All I have done above is spell out the zigzag pattern. You will see that if we are heading east or south, then we just take one step then change direction. Whereas if we are heading southwest or northeast then we keep going until we hit the edge.

The sequences of numerators and denominators are A092543 and A092542, respectively. It’s interesting looking at the numbers and trying to forget that you know how they were generated. Like, what on earth is going on with

\(1, 2, 1, 1, 2, 3, 4, 3, 2, 1, 1, 2, 3, 4, 5, 6, 5, \ldots\)

It makes sense when you look at the numerators in the zigzag diagram. (I bet this sequence is used in an IQ test or job selection exam somewhere, so basically it just asks if you’re aware how to enumerate the rationals.)

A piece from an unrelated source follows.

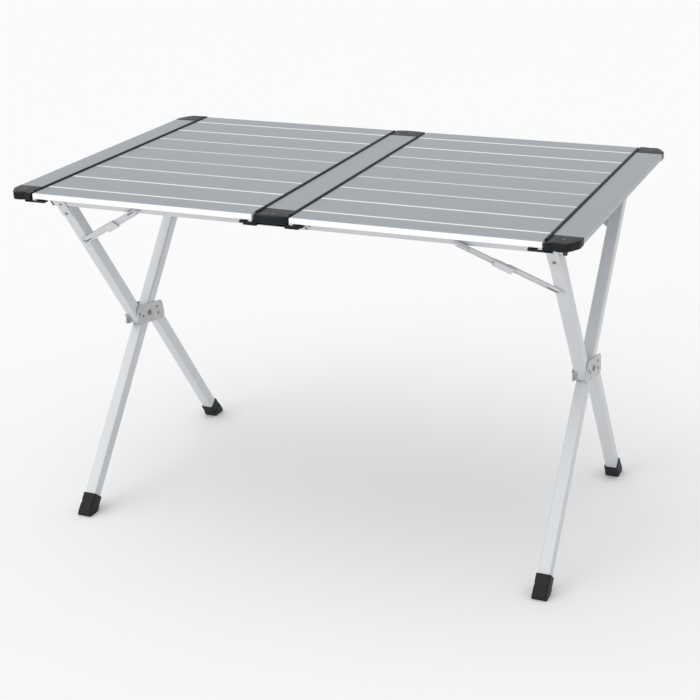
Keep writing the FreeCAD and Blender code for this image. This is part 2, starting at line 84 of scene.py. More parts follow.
class Trestle:
    """One leaning trestle's axes from its rail's axis: x along the rail, n out of the outer face, s up the
    legs."""

    def __init__(self, name):
        turn = "rail_fold" if name == "rear" else "front_rail_fold"
        axis = np.array(JOINTS[turn]["axis"], float)
        self.name = name
        self.up = np.cross(EX, axis)
        self.out = axis if name == "rear" else -axis
        on_rail = np.array(JOINTS[f"brace_upper_fold_{name}_left"]["pos_m"], float)
        self.origin = on_rail * np.array([0.0, 1.0, 1.0])
        self.fold = self.local(np.array([JOINTS[turn]["pos_m"]], float))[0]

    def world(self, points):
        """Points (x, n, s) of the trestle as points of the table."""
        p = np.asarray(points, float)
        return self.origin + p[..., 0:1] * EX + p[..., 1:2] * self.out + p[..., 2:3] * self.up

    def local(self, points):
        """Points of the table as (x, n, s) of the trestle."""
        p = np.asarray(points, float) - self.origin
        return np.stack([p @ EX, p @ self.out, p @ self.up], axis=-1)

    def box(self, node):
        """Lowest and highest x, n and s of a CAD node."""
        p = self.local(node_points(node))
        return p.min(axis=0), p.max(axis=0)


TRESTLE = {name: Trestle(name) for name in TRESTLES}
LEG_LOW, LEG_HIGH = TRESTLE["rear"].box("leg_straight_left")
TUBE = LEG_HIGH[0] - LEG_LOW[0]
LEG_X = abs(JOINTS["right_leg_fold"]["pos_m"][0])


# ---- settings ----------------------------------------------------------------------------------
def length(name, text, default):
    """A length that a user may set."""
    return FloatProperty(name=name, description=text, default=default, min=0.0, precision=5,
                         subtype="DISTANCE", unit="LENGTH")


def colour(name, text, default):
    """A colour that a user may set."""
    return FloatVectorProperty(name=name, description=text, default=default, size=3, min=0.0, max=1.0,
                               subtype="COLOR")


class TableSizes(bpy.types.PropertyGroup):
    """Sizes of the fine shape."""
    tube_corner: length("Tube corner", "Radius of the square tube's corners", 0.0028)
    board_corner: length("Board corner", "Radius of a board's long edges", 0.0009)
    slat_groove: length("Slat groove", "Width of the bright joint between two slats", 0.0064)
    groove_deep: length("Groove depth", "The joint lies this far below the slats", 0.0001)
    plate_edge: length("Plate edge", "Rounding of pressed plates", 0.0005)
    cap_edge: length("Cap edge", "Rounding of the moulded caps", 0.0026)
    rivet_height: length("Rivet height", "Height of a rivet's head", 0.0013)
    corner_steps: IntProperty(name="Corner steps", description="Points on each rounded corner", default=6,
                              min=2, max=16)


class TableColours(bpy.types.PropertyGroup):
    """Colours of the finishes."""
    board: colour("Boards", "Grey anodised boards and slats", (0.385, 0.412, 0.443))
    # on the slats' joints this near-white is a painted highlight for the glint of the grooves; on the edge
    # strips it is their own bright metal
    bright: colour("Bright edges", "Polished joints and edge strips", (0.94, 0.945, 0.95))
    tube: colour("Tubes", "Silver anodised legs and rails", (0.62, 0.635, 0.655))
    brace: colour("Braces", "Braces and brackets", (0.62, 0.63, 0.645))
    steel: colour("Hub steel", "Zinc plated hub plates", (0.46, 0.47, 0.48))
    rivet: colour("Rivets", "Rivet heads", (0.20, 0.205, 0.21))
    cap: colour("Caps", "Charcoal plastic", (0.010, 0.012, 0.014))
    black: colour("Black parts", "Hinge lines, plugs and screws", (0.012, 0.013, 0.015))
    rubber: colour("Feet", "Black rubber", (0.012, 0.0135, 0.016))
    floor: colour("Floor", "Pale studio floor", (0.95, 0.95, 0.95))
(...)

The zigzag is great because it’s easy to see that it works. However, it has two problems: (1) we get the same numbers multiple times, e.g., \(1/2\) and \(2/4\) are there and (2) related to this, the fractions aren’t always in their simplest forms, i.e., the numerators and denominators will often have common factors over 1 (again \(2/4\) is an example – top and bottom can be divided by 2).

The rationals: Stern-Brocot’s sandwich

Enter the Stern-Brocot tree. Stern, a mathematician, discovered the approach in 1858 and Brocot, a clockmaker, discovered it independently in 1861 in the process of devising systems of gears. Hayes (2000) delves into the history.

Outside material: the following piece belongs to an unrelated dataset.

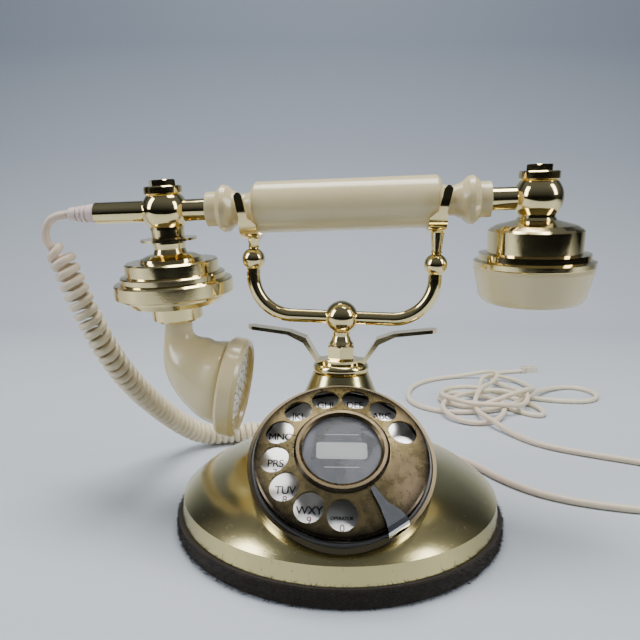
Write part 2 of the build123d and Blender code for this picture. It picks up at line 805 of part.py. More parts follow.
def transmitter_washer():
    return transmitter_loc * tube(14.2, 8.2, -14.6, -13.4)


def transmitter_shell():
    r = transmitter_r
    neck = turned([
        (0, -9.0), (8.3, -9.0), (8.2, -12.0), (8.2, -16.0), (7.8, -18.6), (8.6, -21.0), (12.0, -21.6),
        (15.6, -23.2), (16.0, -24.6), (22.6, -24.6), (23.6, -25.4), (23.6, -30.8), (26.0, -31.2),
        (26.6, -31.8), (26.6, -34.4), (r - 0.8, -34.6), (r, -35.4), (r, -41.4), (r - 0.8, -42.2),
        (25.2, -42.2), (25.2, -36.4), (21.6, -33.0), (21.6, -27.0), (0, -27.0),
    ])
    return transmitter_loc * neck


def horn_collar():
    piece = turned([
        (0, -39.0), (25.2, -39.0), (25.2, -44.0), (23.0, -46.6), (14.0, -47.4), (13.0, -48.6), (12.9, -54.4),
        (11.6, -55.6), (horn_tube_r, -55.6), (horn_tube_r, -50.0), (0, -50.0),
    ])
    return transmitter_loc * piece


def microphone_capsule():
    return transmitter_loc * (rod(20.0, -39.0, -31.0) + rod(12.0, -31.0, -27.0))


def horn_sections():
    """Centre, radius and turn of each cross-section, from the collar to the mouthpiece."""
    return (
        ((0.0, -56.2), horn_tube_r, 0.0),
        ((-0.5, -60.5), horn_tube_r + 0.2, 3.0),
        ((-0.9, -65.6), 8.3, 12.0),
        ((0.6, -72.4), 12.2, 30.0),
        ((5.4, -81.0), 17.0, 52.0),
        ((12.2, -87.8), 20.4, 68.0),
        ((mouth_x, -mouth_drop), 21.8, 90.0 - mouth_droop),
    )


def horn():
    faces = []
    hollow = []
    for (x, z), radius, turn in horn_sections():
        spot = Pos(x, 0, z) * Rot(0, 180 - turn, 0)
        faces.append(spot * Circle(radius))
        hollow.append(spot * Circle(radius - 1.8))
    neck = tube(horn_tube_r, horn_tube_r - 1.8, -56.2, -50.0)
    return transmitter_loc * (neck + (loft(faces) - loft(hollow)))


mouth_loc = transmitter_loc * Pos(mouth_x, 0, -mouth_drop) * Rot(0, 90 + mouth_droop, 0)


def mouthpiece_cup():
    r = mouth_r
    d = mouth_depth
    cup = turned([
        (20.0, 0), (21.8, 0), (r - 1.2, 0.5), (r, 2.0), (r, d - 2.2), (r - 1.0, d - 0.6), (r - 2.6, d),
        (r - 3.8, d - 0.8), (r - 4.2, d - 2.4), (r - 4.2, d - 4.0), (20.0, 2.0),
    ])
    return mouth_loc * cup


def mouthpiece_grille():
    d = mouth_depth
    r = mouth_r - 4.2
    disc = rod(r, d - 4.0, d - 2.4)
    disc -= Pos(0, 0, d + 36.5) * Sphere(39.3)
    for count, radius in ((1, 0.0), (6, 4.6), (12, 9.1), (18, 13.5), (24, 17.9)):
        for i in range(count):
            x, y, _ = polar(radius, 360 * i / count, 0)
            disc -= rod(0.95, d - 6, d, x, y)
    return mouth_loc * disc


def strain_sleeve():
    end = rod_left_end
    boot = along_x(turned([
        (0, -end - 14.4), (2.9, -end - 14.4), (3.3, -end - 13.6), (4.8, -end - 1.4), (4.8, -end), (0, -end),
    ]))
    for i in range(3):
        groove = along_x(tube(6.0, 3.9 - 0.3 * i, -end - 5.2 - 2.6 * i, -end - 4.2 - 2.6 * i))
        boot -= groove
    return handset_loc * boot


# ---------------------------------------------------------------- cords
def corner_radii(points):
    radii = []
    for i in range(1, len(points) - 1):
        a = Vector(*points[i]) - Vector(*points[i - 1])
        b = Vector(*points[i + 1]) - Vector(*points[i])
        turn = math.radians(a.get_angle(b))
        radii.append(0.45 * min(a.length, b.length) / math.tan(turn / 2))
    return radii


def cord(points, radius, name):
    radii = corner_radii(points)
    lengths = [(Vector(*points[i + 1]) - Vector(*points[i])).length for i in range(len(points) - 1)]
    print(name, "runs", [round(v, 1) for v in lengths], "radii", [round(v, 1) for v in radii])
    path = FilletPolyline(*points, radius=radii)
    first = Vector(*points[1]) - Vector(*points[0])
    profile = Plane(origin=points[0], z_dir=first) * Circle(radius)
    solid = sweep(profile, path=path)
    print(name, "length", round(path.length, 1), "volume ratio",
          round(solid.volume / (math.pi * radius ** 2 * path.length), 4))
    return solid


lead_start = (handset_loc * Pos(-rod_left_end - 14.4 - body_gap, 0, 0)).position
lead_bend = (handset_loc * Pos(-rod_left_end - 24.0, 0, 0)).position
lead_route = [
    (lead_start.X, lead_start.Y, lead_start.Z),
    (lead_bend.X, lead_bend.Y, lead_bend.Z),
    (-153.6, 11.4, 147.0),
    (-150.4, 10.8, 138.6),
]
coil_route = [
    (-145.6, 10.6, 138.0),
    (-141.0, 10.6, 124.0),
    (-134.4, 13.6, 104.0),
    (-127.6, 22.0, 82.0),
    (-120.6, 37.0, 61.0),
    (-113.6, 58.0, 42.0),
    (-106.0, 81.0, 23.5),
    (-93.0, 101.0, coil_r + 0.2),
    (-70.0, 110.0, coil_r + 0.2),
    (-47.0, 111.0, coil_r + 0.2),
]
base_lead_route = [
    (-47.0, 111.0, coil_r + 0.2),
    (-38.0, 110.4, coil_r + 0.6),
    (-28.0, 105.0, 9.6),
    (-23.0, 96.0, 12.4),
    polar(skirt_edge_r + 1.3, curly_port_deg, cord_port_z),
]
line_route = [
    polar(skirt_edge_r + 1.3, line_port_deg, cord_port_z),
    polar(96.0, 61.0, 12.0),
    (64.0, 90.0, 3.2),
    (86.0, 72.0, cord_r + 0.05),
    (98.0, 44.0, cord_r + 0.05),
    (119.0, 21.0, cord_r + 0.05),
    (150.0, 9.0, cord_r + 0.05),
    (184.0, 4.0, cord_r + 0.05),
    (214.0, 10.0, cord_r + 0.05),
    (232.0, 30.0, cord_r + 0.05),
    (226.0, 56.0, cord_r + 0.05),
    (202.0, 74.0, cord_r + 0.05),
    (168.0, 90.0, cord_r + 0.05),
    (142.0, 106.0, cord_r + 0.05),
    (129.0, 130.0, cord_r + 0.05),
    (126.0, 146.0, cord_r + 0.05),
]
tail_route = [
    (158.0, 305.0, cord_r + 0.05),
    (167.0, 321.0, cord_r + 0.05),
    (182.0, 332.0, cord_r + 0.05),
    (200.0, 337.0, cord_r + 0.05),
]


def cord_bundle():
    hank = Pos(bundle_x, bundle_y, 0) * extrude(Ellipse(bundle_half_x, bundle_half_y), bundle_height)
    hank = fillet(hank.edges().filter_by(GeomType.ELLIPSE).sort_by(Axis.Z)[-1:], 11)
    return hank


def line_plug():
    body = slab(0, 12.0, -5.9, 5.9, 0, 6.6) + slab(-4.0, 0, -3.2, 3.2, 0.6, 5.6)
    latch = slab(1.0, 11.0, -2.4, 2.4, 6.6, 7.6)
    plug = body + latch
    a = Vector(*tail_route[-1]) - Vector(*tail_route[-2])
    return Pos(tail_route[-1][0], tail_route[-1][1], 0) * Rot(0, 0, math.degrees(math.atan2(a.Y, a.X))) * Pos(4.0, 0, 0) * plug


# ---------------------------------------------------------------- write every node
save(base_shell(), "base_shell")
save(base_ring(), "base_ring")
save(felt_cover(), "felt_cover")
save(bottom_plate(), "bottom_plate")
save(base_screws(), "base_screws")
save(cord_grommets(), "cord_grommets")
save(neck_cap(), "neck_cap")
save(carry_bar(), "carry_bar")
save(gland_nut(), "gland_nut")
save(plunger_bush(), "plunger_bush")
save(cradle_post(), "cradle_post")
save(post_screw(), "post_screw")
save(cradle_tube(), "cradle_tube")
save(arm_balls(), "arm_balls")
save(cradle_forks(), "cradle_forks")
save(plunger_rod(), "plunger_rod")
save(plunger_spring(), "plunger_spring")
save(finger_wheel(), "finger_wheel")
save(centre_ring(), "centre_ring")
save(number_card(), "number_card")
save(card_window(), "card_window")
save(dial_shaft(), "dial_shaft")
save(main_gear(), "main_gear")
save(dial_cup(), "dial_cup")
save(number_plate(), "number_plate")
save(finger_stop(), "finger_stop")
save(dial_frame(), "dial_frame")
save(impulse_cam(), "impulse_cam")
save(governor(), "governor")
save(pulse_springs(), "pulse_springs")
save(switch_bracket(), "switch_bracket")
save(switch_springs(), "switch_springs")
save(ringer_bracket(), "ringer_bracket")
save(gongs(), "gongs")
save(gong_screws(), "gong_screws")
save(ringer_coils(), "ringer_coils")
save(ringer_clapper(), "ringer_clapper")
save(network_board(), "network_board")
save(board_parts(), "board_parts")
save(handset_rod(), "handset_rod")
save(handle_grip(), "handle_grip")
save(ball_clamps(), "ball_clamps")
save(knurled_rings(), "knurled_rings")
save(clamp_bolts(), "clamp_bolts")
save(receiver_shell(), "receiver_shell")
save(receiver_cap(), "receiver_cap")
save(receiver_capsule(), "receiver_capsule")
save(transmitter_washer(), "transmitter_washer")
save(transmitter_shell(), "transmitter_shell")
save(horn_collar(), "horn_collar")
save(microphone_capsule(), "microphone_capsule")
save(horn(), "horn")
save(mouthpiece_cup(), "mouthpiece_cup")
save(mouthpiece_grille(), "mouthpiece_grille")
save(strain_sleeve(), "strain_sleeve")
save(group([cord(lead_route, cord_r, "handset_lead"), cord(base_lead_route, cord_r, "base_lead")]), "cord_leads")
save(cord(coil_route, coil_r, "handset_coil"), "handset_coil")
save(group([cord(line_route, cord_r, "line_cord"), cord(tail_route, cord_r, "line_tail")]), "line_cord")
save(cord_bundle(), "cord_bundle")
save(line_plug(), "line_plug")
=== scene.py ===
import json
import math
import random

import bmesh
import bpy
from mathutils import Matrix, Vector


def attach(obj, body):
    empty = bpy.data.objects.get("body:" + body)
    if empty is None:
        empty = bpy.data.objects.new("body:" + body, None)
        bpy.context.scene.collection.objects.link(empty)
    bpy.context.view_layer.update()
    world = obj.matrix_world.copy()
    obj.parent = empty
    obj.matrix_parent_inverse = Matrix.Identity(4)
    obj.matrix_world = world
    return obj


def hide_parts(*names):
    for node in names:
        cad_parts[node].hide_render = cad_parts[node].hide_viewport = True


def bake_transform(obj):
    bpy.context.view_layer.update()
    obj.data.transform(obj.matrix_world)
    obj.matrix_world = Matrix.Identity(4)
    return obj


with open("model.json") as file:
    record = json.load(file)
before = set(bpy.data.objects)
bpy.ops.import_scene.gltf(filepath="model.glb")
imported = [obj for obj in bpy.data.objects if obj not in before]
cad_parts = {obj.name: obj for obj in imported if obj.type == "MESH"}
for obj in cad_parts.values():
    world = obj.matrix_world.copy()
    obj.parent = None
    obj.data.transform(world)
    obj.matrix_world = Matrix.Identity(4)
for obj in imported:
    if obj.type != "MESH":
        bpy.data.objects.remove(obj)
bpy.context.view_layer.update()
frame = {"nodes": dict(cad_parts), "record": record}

MM = 0.001
UP = Vector((0, 0, 1))


# ---------------------------------------------------------------- camera
def aimed(place, yaw, pitch, roll):
    """Camera matrix at a place; yaw turns right of straight ahead, pitch looks down, roll leans."""
    right = Vector((math.cos(yaw), -math.sin(yaw), 0))
    level = Vector((math.sin(yaw), math.cos(yaw), 0))
    ahead = math.cos(pitch) * level - math.sin(pitch) * UP
    above = math.sin(pitch) * level + math.cos(pitch) * UP
    side = math.cos(roll) * right + math.sin(roll) * above
    top = -math.sin(roll) * right + math.cos(roll) * above
    turn = Matrix((side, top, -ahead)).transposed().to_4x4()
    return Matrix.Translation(place) @ turn


camera_data = bpy.data.cameras.new("camera")
camera_data.sensor_width = 36.0
camera_data.lens = 33.75
camera_data.shift_y = 0.0305
camera_data.clip_start = 0.01
camera = bpy.data.objects.new("camera", camera_data)
camera.matrix_world = aimed(Vector((-4.84, -298.82, 148.77)) * MM, yaw=-0.0198, pitch=0.1783, roll=0.0073)
bpy.context.collection.objects.link(camera)
bpy.context.scene.camera = camera


# ---------------------------------------------------------------- where the tilted groups stand
def turn_about(axis, degrees):
    return Matrix.Rotation(math.radians(degrees), 4, axis)


def shift(x, y, z):
    return Matrix.Translation(Vector((x, y, z)) * MM)


DIAL_TILT = math.radians(53.4)
dial_centre = Vector((0, -50.5, 52.4)) * MM
dial_up = Vector((0, math.sin(DIAL_TILT), math.cos(DIAL_TILT)))
dial_out = Vector((0, -math.cos(DIAL_TILT), math.sin(DIAL_TILT)))
dial_turn = Matrix((Vector((1, 0, 0)), dial_up, dial_out)).transposed().to_4x4()
dial_place = Matrix.Translation(dial_centre) @ dial_turn
handset_place = (
    shift(0, 0, 161.7) @ turn_about("Z", -4.2) @ turn_about("Y", -2.2) @ shift(1.4, 0, 0) @ turn_about("X", 5)
)


# ---------------------------------------------------------------- shader maths
class Field:
    """A number or colour that varies over a surface. Its operators add Math nodes."""

    def __init__(self, finish, socket):
        self.finish = finish
        self.socket = socket

    def maths(self, operation, *terms):
        return self.finish.node("ShaderNodeMath", {"operation": operation}, dict(enumerate(terms)))

    def __add__(self, other):
        return self.maths("ADD", self, other)

    __radd__ = __add__

    def __sub__(self, other):
        return self.maths("SUBTRACT", self, other)

    def __rsub__(self, other):
        return self.maths("SUBTRACT", other, self)

    def __mul__(self, other):
        return self.maths("MULTIPLY", self, other)

    __rmul__ = __mul__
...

I’m doing to ignore the tree aspect of Stern-Brocot’s approach because I don’t think it helps understand how it works. Instead, let’s consider a multilayer Stern-Brocot sandwich (not on Google when I searched, incidentally) as follows.

Begin with the two fractions \(0/1\) and \(1/0\). The first is zero, the second is weird – we usually aren’t allowed to divide by zero. But you could think of it as an infinitely large number. (Hayes quotes an anonymous source who says that it is “infinity reduced to lowest terms”.)

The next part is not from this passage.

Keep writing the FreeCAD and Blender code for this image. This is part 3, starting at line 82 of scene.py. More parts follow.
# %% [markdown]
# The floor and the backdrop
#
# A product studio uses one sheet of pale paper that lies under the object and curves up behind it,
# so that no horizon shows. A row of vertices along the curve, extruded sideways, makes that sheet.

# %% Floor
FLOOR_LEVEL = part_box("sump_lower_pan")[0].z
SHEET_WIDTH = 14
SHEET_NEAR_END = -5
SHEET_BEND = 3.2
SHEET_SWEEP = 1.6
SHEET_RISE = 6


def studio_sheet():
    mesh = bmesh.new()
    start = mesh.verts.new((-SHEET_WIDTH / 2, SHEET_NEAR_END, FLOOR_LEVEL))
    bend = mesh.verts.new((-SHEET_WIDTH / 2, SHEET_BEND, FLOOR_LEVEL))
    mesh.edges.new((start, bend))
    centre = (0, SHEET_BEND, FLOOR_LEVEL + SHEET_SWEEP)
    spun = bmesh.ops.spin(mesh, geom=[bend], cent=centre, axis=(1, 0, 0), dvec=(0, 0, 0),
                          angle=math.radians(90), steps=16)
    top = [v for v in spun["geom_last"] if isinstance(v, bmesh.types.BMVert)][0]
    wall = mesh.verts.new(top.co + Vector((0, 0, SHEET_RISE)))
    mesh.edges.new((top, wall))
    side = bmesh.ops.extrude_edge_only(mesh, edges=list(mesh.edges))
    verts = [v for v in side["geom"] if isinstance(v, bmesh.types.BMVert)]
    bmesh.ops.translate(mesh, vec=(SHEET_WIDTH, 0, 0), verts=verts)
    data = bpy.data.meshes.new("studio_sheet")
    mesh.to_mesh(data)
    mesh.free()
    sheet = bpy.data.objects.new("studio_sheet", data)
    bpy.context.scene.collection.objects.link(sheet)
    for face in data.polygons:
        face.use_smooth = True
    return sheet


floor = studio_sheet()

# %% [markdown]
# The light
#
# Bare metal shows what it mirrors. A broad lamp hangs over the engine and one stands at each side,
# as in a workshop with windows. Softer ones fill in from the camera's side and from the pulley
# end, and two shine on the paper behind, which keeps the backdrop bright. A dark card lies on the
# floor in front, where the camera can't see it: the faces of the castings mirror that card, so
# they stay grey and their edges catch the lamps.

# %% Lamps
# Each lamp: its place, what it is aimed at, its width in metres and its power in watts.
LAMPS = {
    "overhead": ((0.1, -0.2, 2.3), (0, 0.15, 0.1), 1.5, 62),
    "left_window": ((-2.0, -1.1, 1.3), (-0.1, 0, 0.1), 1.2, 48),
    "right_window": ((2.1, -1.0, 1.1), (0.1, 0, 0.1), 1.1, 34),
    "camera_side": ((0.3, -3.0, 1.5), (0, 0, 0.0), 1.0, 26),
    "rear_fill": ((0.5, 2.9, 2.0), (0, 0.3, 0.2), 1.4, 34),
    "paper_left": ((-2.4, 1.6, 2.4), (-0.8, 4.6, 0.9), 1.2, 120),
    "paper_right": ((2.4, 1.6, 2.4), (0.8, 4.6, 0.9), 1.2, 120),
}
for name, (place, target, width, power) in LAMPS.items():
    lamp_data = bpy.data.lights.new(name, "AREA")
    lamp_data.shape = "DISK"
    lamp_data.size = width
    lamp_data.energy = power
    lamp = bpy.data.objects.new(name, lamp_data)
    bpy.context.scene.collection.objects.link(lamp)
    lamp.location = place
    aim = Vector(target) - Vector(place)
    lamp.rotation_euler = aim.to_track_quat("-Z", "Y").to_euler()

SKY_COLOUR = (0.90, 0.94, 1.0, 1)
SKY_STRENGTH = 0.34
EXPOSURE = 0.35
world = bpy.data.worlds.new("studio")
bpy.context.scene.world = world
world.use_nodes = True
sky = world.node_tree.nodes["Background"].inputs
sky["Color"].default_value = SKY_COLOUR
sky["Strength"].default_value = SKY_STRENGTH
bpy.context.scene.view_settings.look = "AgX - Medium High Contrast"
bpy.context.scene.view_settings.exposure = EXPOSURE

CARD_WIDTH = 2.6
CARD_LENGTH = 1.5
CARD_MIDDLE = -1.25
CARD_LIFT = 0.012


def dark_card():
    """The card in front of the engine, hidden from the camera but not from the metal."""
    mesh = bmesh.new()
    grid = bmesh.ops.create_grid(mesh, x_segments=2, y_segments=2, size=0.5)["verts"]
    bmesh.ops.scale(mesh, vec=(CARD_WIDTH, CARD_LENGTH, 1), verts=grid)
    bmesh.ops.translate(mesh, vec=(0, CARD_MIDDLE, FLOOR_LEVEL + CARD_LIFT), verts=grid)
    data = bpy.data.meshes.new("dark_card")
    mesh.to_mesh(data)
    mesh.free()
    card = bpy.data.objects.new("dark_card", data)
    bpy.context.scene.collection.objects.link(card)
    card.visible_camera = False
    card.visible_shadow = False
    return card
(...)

Now we fill the sandwich by taking the mediant of these two fractions. This is defined:

\(\displaystyle  \mathit{mediant}\left( \frac{p_L}{q_L},  \frac{p_R}{q_R} \right) = \frac{p_L + p_R}{q_L + q_R}\).

In other words, simply sum the numerators and sum the denominators of the left and right fractions to get, respectively, the numerator and denominator of the mediant.

Okay, here we go. Start with our sandwich bread(?):

\(\displaystyle \frac{0}{1} \qquad   \frac{1}{0}\)

Fill it with the mediant:

\(\displaystyle \frac{0}{1} \qquad \mathbf{\frac{1}{1}} \qquad \frac{1}{0}\)

Now we have created the number 1. Let’s go again, filling the gaps between numbers we have using the mediant:

\(\displaystyle \frac{0}{1} \qquad \mathbf{\frac{1}{2}}  \qquad \frac{1}{1} \qquad \mathbf{\frac{2}{1}} \qquad \frac{1}{0}\)

One more go:

\(\displaystyle \frac{0}{1} \mathbf{\quad \frac{1}{3}} \quad \frac{1}{2} \mathbf{\quad \frac{2}{3}} \quad \frac{1}{1} \mathbf{\quad \frac{3}{2}} \quad \frac{2}{1} \mathbf{\quad \frac{3}{1}} \quad \frac{1}{0}\)

Lovely! You get \(2^s + 1\) rationals on each step, \(s\), e.g., the last step above is step three and has \(2^3 + 1 = 9\) numbers. Follow the steps 10 times and you get 1,205 rationals.

It can be proved this works: all non-negative rationals are enumerated in the correct order and in simplest forms. I shall delegate the proofs to a Google search…

By the way, one reason we can list the rationals at all is because there’s the same number of them as natural numbers.